NOTE: Because boundary delimiters must not appear in the body parts being encapsulated, a user agent must exercise care to choose a unique boundary parameter value. The boundary parameter value in the example above could have been the result of an algorithm designed to produce boundary delimiters with a very low probability of already existing in the data to be encapsulated without having to prescan the data. Alternate algorithms might result in more "readable" boundary delimiters for a recipient with an old user agent, but would require more attention to the possibility that the boundary delimiter might appear at the beginning of some line in the encapsulated part. The simplest boundary delimiter line possible is something like "---", with a closing boundary delimiter line of "-----".

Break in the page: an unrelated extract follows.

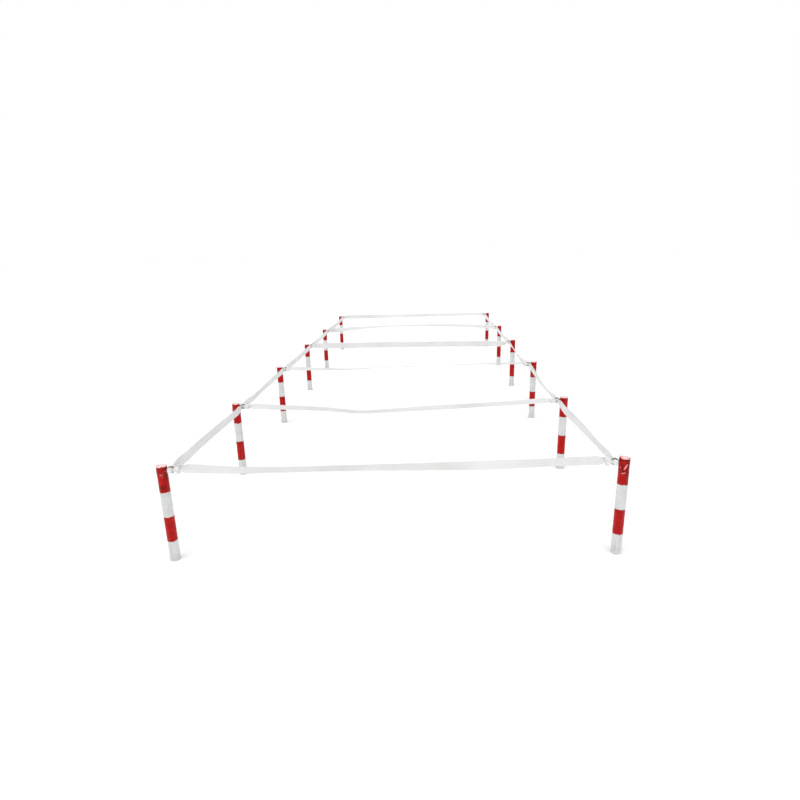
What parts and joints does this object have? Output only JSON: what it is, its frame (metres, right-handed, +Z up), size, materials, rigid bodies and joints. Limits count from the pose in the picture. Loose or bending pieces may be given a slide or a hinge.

Most MIME software simply generates a random boundary such that the probability of that boundary appearing in the parts is statistically unlikely; e.g. a collision could happen but the probability of that ever happening is so low as to be infeasible. Computer UUID values rely on the same principles; if you generate a few trillion UUIDs in a year, the probability of generating two identical UUID values is about the same as someone being hit by a meteorite, both have a 1 in 17 billion chance.

Note that you usually encode binary data to some form of ASCII-safe encoding like base64, an encoding that doesn't include dashes, removing the likelihood that binary data ever contains the boundary.

As such, the standard way to deal with the possibility is to simply make the possibility so unlikely as to be next to nothing. If you have a greater chance of a computer storing the email being hit by a meteorite, why worry about the MIME boundary?